Social gaming leader, Zynga decided to add a private cloud to its pure-play public cloud investments in AWS, thus creating one of the best examples of a hybrid cloud model. As Zynga’s popularity soared to reach more than 250 million monthly active users, the company realized it could not build or buy infrastructure fast enough to keep pace. This early idea led to it moving its data and systems on the AWS cloud.

However, as the company went public and stock holders’ pressure starting impacting business decisions, Zynga saw owning some of its IT infrastructure once again as a way of turning its large operating expenses into capital expenditure that could be written off on its books. This drove it to build the zCloud – its own private cloud that lived alongside the AWS cloud in Zynga’s IT ecosystem.

The move helped Zynga save thousands of dollars in the form of depreciation write offs, reduced operating expenses, improved operating margins, all while also offering tighter control over their IT systems with its private cloud investment. At the same time, its AWS cloud setup helped it manage the scale of operations required by its large and rapidly growing customer base, without significant investments in training, maintenance and security.

Who’s Leading the Charge?

Research by Flexera reveals that 84% of enterprises have a multicloud strategy, with 58% reporting a hybrid approach to cloud computing.

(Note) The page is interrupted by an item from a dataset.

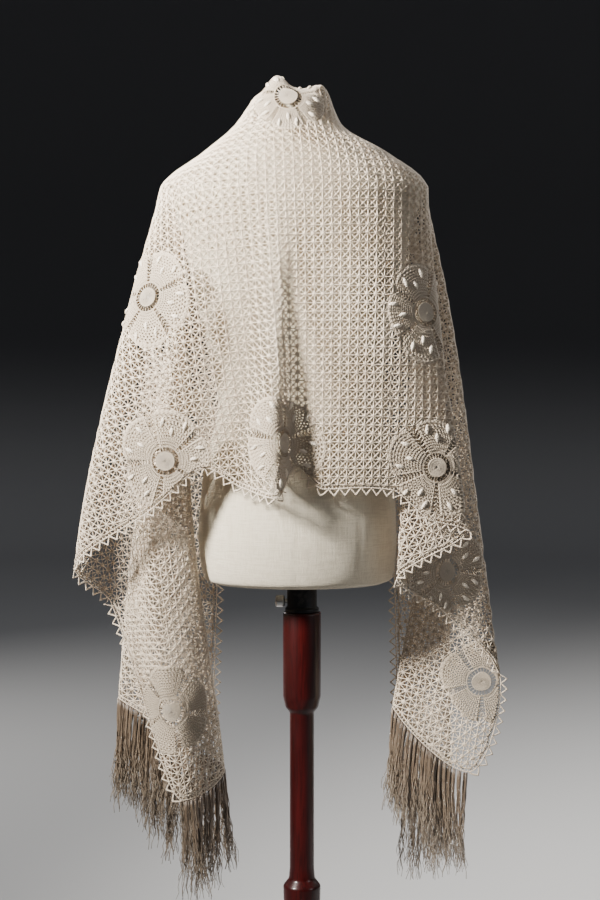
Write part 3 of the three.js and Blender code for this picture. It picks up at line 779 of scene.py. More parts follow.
@dataclass(frozen=True)
class SilkFringe:
    """Loose silky strands, brown at the root and paler at the ends."""

    name: str = "silk_fringe"
    strand_scale: float = 37.0
    fibre_scale: tuple[float, float, float] = (4.0, 400.0, 1.0)
    relief: float = 0.0003
    root: Colour = (0.14, 0.098, 0.064)
    middle: Colour = (0.20, 0.148, 0.102)
    end: Colour = (0.35, 0.285, 0.215)

    def build(self) -> bpy.types.Material:
        """Colour down the strand and from strand to strand, with fine lengthwise fibres."""
        g = Graph(self.name)
        down, _, _ = g.axes(g.coordinates(uv=True))
        tone = g.noise(g.coordinates((0.0, self.strand_scale, 0.0), uv=True), detail=0.0)
        fibres = g.noise(g.coordinates(self.fibre_scale, uv=True))
        colour = g.ramp(down + 0.5 * (tone - 0.5), ((0.0, self.root), (0.45, self.middle), (1.0, self.end)))
        g.set(Base_Color=colour, Roughness=0.38 + 0.2 * fibres)
        g.set(Sheen_Weight=0.4, Sheen_Roughness=0.35, Specular_IOR_Level=0.6)
        g.bump(fibres, 0.3, self.relief)
        return g.material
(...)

This figure has steadily grown from 51% in 2018, showing a clear preference for companies to veer towards tasting the benefits of both public and private cloud deployments.

Where we shall be five years from now is anybody’s guess, but for now, one thing is certain: Companies are not shying away from making the most of what each type of cloud service model has on offer and are mixing and matching services to suit their unique needs.